Sebelumnya, Ketua Konferensi Waligereja Indonesia (KWI) Mgr Antonius Subianto Bunjamin juga mengatakan bahwa kuat dugaan nilai-nilai Pancasila dan kerukunan di Indonesia sampai ke telinga Paus dari laporan sekretaris negara di Vatikan. Dalam Pancasila terkandung nilai yang menjadi fondasi bagi kehidupan berbangsa dan bernegara yang damai, rukun, adil, dan makmur (Kompas.id 3/8/2024).
Ini sejalan dengan keinginan Paus Fransiskus untuk menjunjung persaudaraan yang bersifat universal serta melintasi sekat-sekat suku, ras, ataupun agama. Kunjungan Paus ke Indonesia mengusung tema firman, persaudaraan, dan bela rasa.
”Kunjungan Paus adalah momentum bagi umat Katolik untuk menghadirkan Tuhan lewat kehidupan beriman yang terbuka.

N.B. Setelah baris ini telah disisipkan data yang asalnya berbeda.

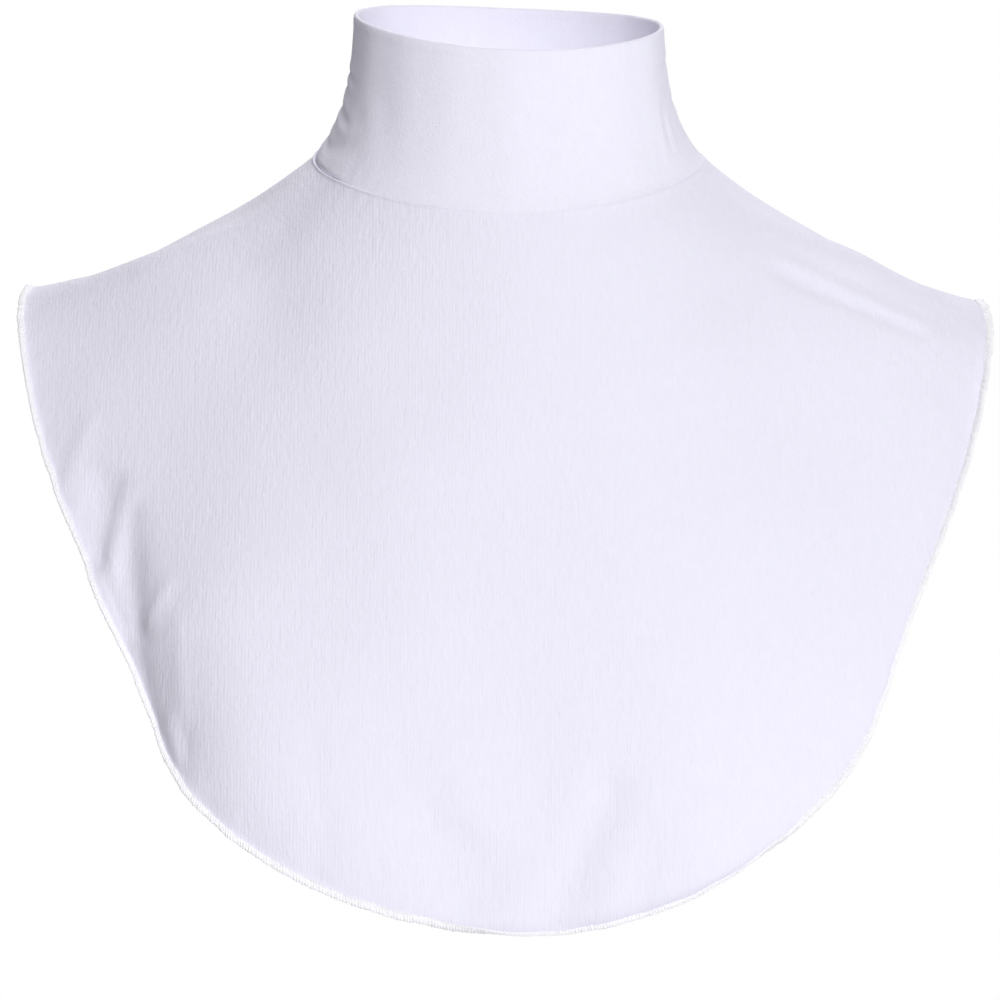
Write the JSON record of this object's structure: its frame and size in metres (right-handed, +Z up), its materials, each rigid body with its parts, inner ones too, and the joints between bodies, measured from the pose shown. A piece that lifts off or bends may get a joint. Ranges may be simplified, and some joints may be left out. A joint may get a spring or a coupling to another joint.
{
  "type": "neck cover",
  "caption": "White jersey false turtleneck: a standing collar on a short yoke with a stitched free edge, held in the form it has when worn.",
  "frame": {"origin": "middle of the neck seam, level with its two shoulder points, where the cover sits on the neck", "axes": "+Z up along the neck, the front towards -Y, the wearer's left towards +X"},
  "size_m": [0.3536, 0.2086, 0.3339],
  "materials": {
    "collar_jersey": "fine smooth jersey, doubled, white",
    "yoke_jersey": "fine smooth jersey with faint upright wales, white",
    "edge_thread": "white overlock thread in close slanting stitches"
  },
  "bodies": {
    "root": {"collar": "collar_jersey", "yoke": "yoke_jersey", "edge_overlock": "edge_thread"}
  },
  "joints": []
}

Api kemanusiaan hendaknya menyala abadi dalam semangat membangun Indonesia yang berkeadilan dan cinta terhadap orang kecil yang terpinggirkan,” ucap Edi.
Dalam kesempatan yang sama, peneliti independen Ahalla Tsauro mengatakan, persahabatan Indonesia dengan Vatikan adalah relasi yang harus senantiasa dipelihara. Kedua negara punya modal dan tekad yang sama untuk memperkuat dialog antaragama demi mewujudkan perdamaian dunia.
”Dialog antaragama adalah salah satu hal yang paling penting dalam menguatkan relasi kedua negara. Indonesia adalah negara dengan populasi Muslim terbesar dan Vatikan adalah pusat Gereja Katolik,” kata Ahalla.
Selain itu, Ahalla secara khusus juga menyoroti kepedulian Paus Fransiskus kepada lingkungan hidup yang tecermin dalam Ensiklik Laudato Si yang dikeluarkan pada 2015. Ensiklik dikeluarkan Paus sebagai Pemimpin Gereja Katolik sedunia untuk menunjukkan keprihatinannya terhadap suatu isu yang penting dan mendesak.
Dalam Laudato Si, Paus Fransiskus menyampaikan pesan agar semua orang lebih serius menyikapi permasalahan ekologi. Masyarakat lemah dan miskin merupakan golongan yang paling menderita akibat krisis iklim.
Dalam banyak kesempatan, salah satunya konferensi iklim internasional atau COP28, menurut Ahalla, perwakilan Gereja Katolik juga sering menyuarakan dampak lingkungan yang menyengsarakan orang banyak. Inisiatif untuk memperhatikan masyarakat lemah seperti ini perlu terus didorong.
”Kedatangan Paus dapat dilihat sebagai momentum untuk memperkuat komitmen kedua terhadap perjuangan menjunjung perdamaian, HAM, dan kelestarian lingkungan,” ucap Ahalla.